Information provided
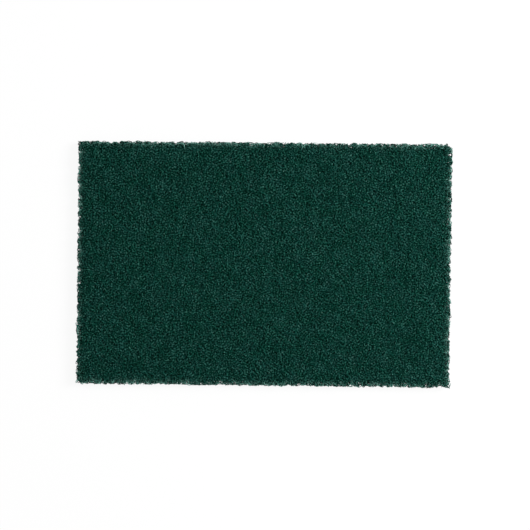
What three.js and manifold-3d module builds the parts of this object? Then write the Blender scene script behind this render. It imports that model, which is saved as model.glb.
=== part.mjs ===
// Nylon scouring pad: one slab of open, non-woven nylon web, cut from the roll.
// Millimetres, +Z up. The pad lies flat, with its origin under its middle on the face it lies on.
// +X runs along the long side, and +Y points to the rear long edge.
import * as THREE from "three";
import { mergeVertices } from "three/addons/utils/BufferGeometryUtils.js";
import Module from "manifold-3d";

// The slab as it was cut
const length = 228; // along X, from cut to cut
const width = 147.6; // along Y, from cut to cut
const thickness = 8; // along Z, over the highest crests of both faces
const outOfSquare = 0.6; // how much longer the right and rear cuts are than the left and front ones
const crispCorner = 1; // corner radius where the blade met the web cleanly
const pulledCorner = 3.5; // corner radius at the rear right, where fibre was pulled away

// The cut edge
const edgeNip = 1.6; // thickness lost at the cut, where the blade squeezed the web
const nipReach = 7; // how far in from the cut the squeeze fades out
const raggedness = 0.6; // how far the cut strays in and out

// The open web of both faces: a net of crests, where fibre bundles cross, round the pores
const webPitch = 4.6; // from a crest to the pores beside it
const poreDepth = 2; // deepest pore below the highest crests
const leastPoreDepth = 1; // shallowest pore below the highest crests
const crestDip = 0.5; // lowest crest below the highest ones
const crestStray = 1.4; // how far crests and pores stray sideways from an even net
const closedShare = 0.15; // share of the pores that fibre has closed over
const landRadius = 4; // pressed flat in the middle of both faces, with no pore in it

// The fringe of fibre loops and cut ends that stands out of the cut
const strandDiameter = 0.7; // a few fibres stuck together by the resin
const strandPitch = 13; // from one strand to the next along the cut
const strandStray = 3.25; // how far a strand may be off its even place along the cut
const strandReach = 1.8; // how far the longest strand stands out from the cut
const leastReach = 0.7; // reach of the shortest strand, as a share of the longest one's
const shoulderReach = 0.8; // reach of a strand's shoulder, as a share of its crown's
const loopSpan = 4.6; // from one foot of a loop to the other
const spanStray = 0.25; // how much wider or narrower a loop may be, as a share of loopSpan
const leanStray = 0.25; // how far a loop may lean along the cut, as a share of its own span
const footDepth = 2.4; // how deep a strand's foot is held in the web
const strandBand = 4; // height of the band of the cut that strands come out of
const cutEndShare = 0.35; // share of the strands that end in a cut instead of looping back

// The open gap in the right cut, near the pulled corner, with one loop of the fringe round it
const gapRadius = 0.75;
const gapOutward = 0.4; // from the cut out to its middle
const gapToRearCut = 4.9; // from its middle
const gapLoopSteps = 14;
const gapSides = 10;

// How finely the facets follow the shapes
const cutRows = 3;
const strandSides = 4;
const strandSteps = 7;
const drawSeed = 11; // picks the series of random numbers that the strays are drawn from

const { lerp, seededRandom, smoothstep } = THREE.MathUtils;

// A number between -1 and 1, the same series on every run.
function stray() {
  return 2 * seededRandom() - 1;
}

// Draws a corner of the rectangle in to a round one, and leaves the rest where it is.
function roundCorner(point) {
  const radius = point.x > 0 && point.y > 0 ? pulledCorner : crispCorner;
  const middleX = length / 2 - radius;
  const middleY = width / 2 - radius;
  const dx = Math.abs(point.x) - middleX;
  const dy = Math.abs(point.y) - middleY;
  if (dx <= 0 || dy <= 0) return;
  const inward = Math.max(dx, dy) / Math.hypot(dx, dy);
  point.x = Math.sign(point.x) * (middleX + dx * inward);
  point.y = Math.sign(point.y) * (middleY + dy * inward);
}

// Moves one point of the plain block to its place on the web. step counts the net's points from the
// left front lower corner, and steps is the count at the opposite corner.
function layPoint(point, step, steps) {
  const onEndCut = step.x % steps.x === 0;
  const onLongCut = step.y % steps.y === 0;
  const onFace = step.z % steps.z === 0;
  const onCut = onEndCut || onLongCut;
  const onLand = Math.hypot(point.x, point.y) < landRadius + webPitch;
  const isPore = (step.x + step.y) % 2 === 0 && seededRandom() > closedShare;
  const inside = Math.min(length / 2 - Math.abs(point.x), width / 2 - Math.abs(point.y));
  const squeeze = 1 - smoothstep(inside, 0, nipReach);

  let dip = Math.max(0, stray()) * crestDip; // every second crest reaches the plane of its face
  if (isPore && !onCut) dip = lerp(leastPoreDepth, poreDepth, seededRandom()) * (1 - squeeze);
  if (onLand || !onFace) dip = 0;
  point.z *= 1 - (edgeNip * squeeze) / thickness;
  point.z -= Math.sign(point.z) * dip;

  roundCorner(point);
  const sideways = onCut || onLand ? 0 : crestStray;
  point.x += stray() * (onEndCut ? raggedness : sideways);
  point.y += stray() * (onLongCut ? raggedness : sideways);
  const skew = outOfSquare / (length * width);
  point.set(point.x * (1 + skew * point.y), point.y * (1 + skew * point.x), point.z + thickness / 2);
}

// Splits each square of the net along its higher diagonal, so that the crests join up.
function joinCrests(places, index) {
  const height = (corner) => Math.abs(places.getZ(corner) - thickness / 2);
  for (let i = 0; i < index.count; i += 6) {
    const [a, b, d] = [0, 1, 2].map((k) => index.getX(i + k));
    const c = index.getX(i + 4);
    if (height(a) + height(c) > height(b) + height(d)) {
      [a, b, c, a, c, d].forEach((corner, k) => index.setX(i + k, corner));
    }
  }
}

function mergedBare(geometry) {
  geometry.deleteAttribute("normal");
  geometry.deleteAttribute("uv");
  return mergeVertices(geometry);
}

function makeSlab() {
  const block = new THREE.Vector3(length, width, thickness);
  const steps = new THREE.Vector3(length / webPitch, width / webPitch, cutRows).round();
  const slab = mergedBare(new THREE.BoxGeometry(...block, ...steps));
  const places = slab.getAttribute("position");
  for (let i = 0; i < places.count; i++) {
    const point = new THREE.Vector3().fromBufferAttribute(places, i);
    const step = point.clone().divide(block).addScalar(0.5).multiply(steps).round();
    layPoint(point, step, steps);
    places.setXYZ(i, ...point);
  }
  joinCrests(places, slab.index);
  return slab;
}

// A strand of even thickness along a smooth curve through its points.
function makeStrand(points, steps = strandSteps) {
  const section = Array.from({ length: strandSides }, (_, i) => {
    const turn = (2 * Math.PI * i) / strandSides;
    return new THREE.Vector2(Math.cos(turn), Math.sin(turn)).multiplyScalar(strandDiameter / 2);
  });
  const strand = new THREE.ExtrudeGeometry(new THREE.Shape(section), {
    steps,
    bevelEnabled: false,
    extrudePath: new THREE.CatmullRomCurve3(points),
  });
  return mergedBare(strand);
}

// A loop or a cut end of the fringe, where the cut runs along X and the outside is at +Y.
function makeFringeStrand() {
  const level = thickness / 2 + (stray() * strandBand) / 2;
  const span = loopSpan * (1 + spanStray * stray());
  const crown = strandReach * lerp(leastReach, 1, seededRandom()) - strandDiameter / 2;
  const rise = strandDiameter * stray();
  const lean = leanStray * span * stray();
  const points = [
    new THREE.Vector3(-span / 2, -footDepth, level),
    new THREE.Vector3(-span / 2 - lean / 3, -footDepth / 3, level + rise / 2),
    new THREE.Vector3(lean - span / 4, crown * shoulderReach, level + rise),
    new THREE.Vector3(lean + span / 5, crown, level),
  ];
  if (seededRandom() > cutEndShare) {
    points.push(new THREE.Vector3(lean / 3 + span / 2, -footDepth / 4, level - rise));
    points.push(new THREE.Vector3(span / 2, -footDepth, level));
  }
  return makeStrand(points);
}

// The strands of one cut, cutLength long and setOff from the middle of the pad.
function makeFringe(cutLength, setOff, turn) {
  const room = cutLength - 2 * (loopSpan + pulledCorner);
  const gaps = Math.max(1, Math.round(room / strandPitch));
  const strands = [];
  for (let i = 0; i <= gaps; i++) {
    const place = (i / gaps - 0.5) * room + stray() * strandStray;
    strands.push(makeFringeStrand().translate(place, setOff, 0).rotateZ(turn));
  }
  return strands;
}

// Sets a shape made for a cut that runs along X, with the outside at +Y, in its place at the right cut.
function setAtGap(geometry) {
  return geometry.rotateZ(-Math.PI / 2).translate(length / 2 + gapOutward, width / 2 - gapToRearCut, 0);
}

// What the web lacks at the gap, taller than the pad on both sides.
function makeGapPlug() {
  const rim = new THREE.Shape().absarc(0, 0, gapRadius, 0, 2 * Math.PI);
  const settings = { depth: 2 * thickness, bevelEnabled: false, curveSegments: gapSides };
  return setAtGap(mergedBare(new THREE.ExtrudeGeometry(rim, settings)).translate(0, 0, -thickness / 2));
}

// The loop round the gap, with both of its feet in the web.
function makeGapLoop() {
  const bow = gapRadius + strandDiameter / 2;
  const foot = gapOutward + footDepth;
  const points = [new THREE.Vector3(-bow, -foot, thickness / 2)];
  for (let turn = 180; turn >= 0; turn -= 30) {
    const angle = THREE.MathUtils.degToRad(turn);
    points.push(new THREE.Vector3(bow * Math.cos(angle), bow * Math.sin(angle), thickness / 2));
  }
  points.push(new THREE.Vector3(bow, -foot, thickness / 2));
  return setAtGap(makeStrand(points, gapLoopSteps));
}

const wasm = await Module();
wasm.setup();

function toSolid(geometry) {
  const vertProperties = geometry.getAttribute("position").array;
  const triVerts = new Uint32Array(geometry.index.array);
  return new wasm.Manifold(new wasm.Mesh({ numProp: 3, vertProperties, triVerts }));
}

function toGeometry(solid) {
  const { vertProperties, triVerts } = solid.getMesh();
  const geometry = new THREE.BufferGeometry();
  geometry.setAttribute("position", new THREE.BufferAttribute(vertProperties, 3));
  geometry.setIndex(new THREE.BufferAttribute(triVerts, 1));
  geometry.computeVertexNormals();
  return geometry;
}

seededRandom(drawSeed);
const slab = toSolid(makeSlab());
const fringe = [
  ...makeFringe(length, width / 2, 0),
  ...makeFringe(width, length / 2, Math.PI / 2),
  ...makeFringe(length, width / 2, Math.PI),
  ...makeFringe(width, length / 2, -Math.PI / 2),
];
const fringed = fringe.reduce((joined, strand) => joined.add(toSolid(strand)), slab);
const web = fringed.subtract(toSolid(makeGapPlug())).add(toSolid(makeGapLoop()));

const nylonWeb = new THREE.MeshStandardMaterial({
  color: 0x0f342c,
  roughness: 0.9,
  metalness: 0,
  flatShading: true,
});
const pad = new THREE.Mesh(toGeometry(web), nylonWeb);
pad.name = "scouring_pad";

const scouringPad = new THREE.Group();
scouringPad.add(pad);
export default scouringPad;
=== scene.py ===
"""Nylon scouring pad, seen from straight above on a white ground.

The pad is one slab of open, non-woven web: crimped nylon fibres, laid at random and glued where they
cross by a dark green resin that carries the grit. Here the web is dressed fibre by fibre round an inner
body in painted shade, darker than the fibres: three depths of fibre on the upper face, one on the under
face, the cut edge with its loops and cut ends, and the lumps of resin on the fibres. Lengths are in metres.
"""
import math

import bpy
import numpy as np
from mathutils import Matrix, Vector


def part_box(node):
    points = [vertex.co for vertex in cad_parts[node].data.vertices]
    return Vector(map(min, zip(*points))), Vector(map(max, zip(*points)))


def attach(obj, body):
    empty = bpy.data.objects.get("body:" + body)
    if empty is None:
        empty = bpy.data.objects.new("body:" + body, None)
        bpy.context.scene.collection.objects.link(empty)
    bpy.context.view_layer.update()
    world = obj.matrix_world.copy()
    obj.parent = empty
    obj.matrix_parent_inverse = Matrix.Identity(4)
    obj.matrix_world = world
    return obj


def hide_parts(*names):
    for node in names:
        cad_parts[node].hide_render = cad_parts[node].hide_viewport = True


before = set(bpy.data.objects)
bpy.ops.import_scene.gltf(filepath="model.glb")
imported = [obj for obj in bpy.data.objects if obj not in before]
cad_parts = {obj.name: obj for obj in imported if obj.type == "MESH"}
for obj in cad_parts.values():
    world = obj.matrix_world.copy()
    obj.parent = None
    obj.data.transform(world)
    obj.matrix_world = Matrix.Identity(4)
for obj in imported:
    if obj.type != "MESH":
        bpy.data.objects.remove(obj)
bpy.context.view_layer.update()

MM = 0.001
CAD_NODE = "scouring_pad"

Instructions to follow
Write out again, exactly, the lines from the one holding "from mathutils import Matrix, Vector" through the end of the listing, with both ends included.

Output of the task
from mathutils import Matrix, Vector


def part_box(node):
    points = [vertex.co for vertex in cad_parts[node].data.vertices]
    return Vector(map(min, zip(*points))), Vector(map(max, zip(*points)))


def attach(obj, body):
    empty = bpy.data.objects.get("body:" + body)
    if empty is None:
        empty = bpy.data.objects.new("body:" + body, None)
        bpy.context.scene.collection.objects.link(empty)
    bpy.context.view_layer.update()
    world = obj.matrix_world.copy()
    obj.parent = empty
    obj.matrix_parent_inverse = Matrix.Identity(4)
    obj.matrix_world = world
    return obj


def hide_parts(*names):
    for node in names:
        cad_parts[node].hide_render = cad_parts[node].hide_viewport = True


before = set(bpy.data.objects)
bpy.ops.import_scene.gltf(filepath="model.glb")
imported = [obj for obj in bpy.data.objects if obj not in before]
cad_parts = {obj.name: obj for obj in imported if obj.type == "MESH"}
for obj in cad_parts.values():
    world = obj.matrix_world.copy()
    obj.parent = None
    obj.data.transform(world)
    obj.matrix_world = Matrix.Identity(4)
for obj in imported:
    if obj.type != "MESH":
        bpy.data.objects.remove(obj)
bpy.context.view_layer.update()

MM = 0.001
CAD_NODE = "scouring_pad"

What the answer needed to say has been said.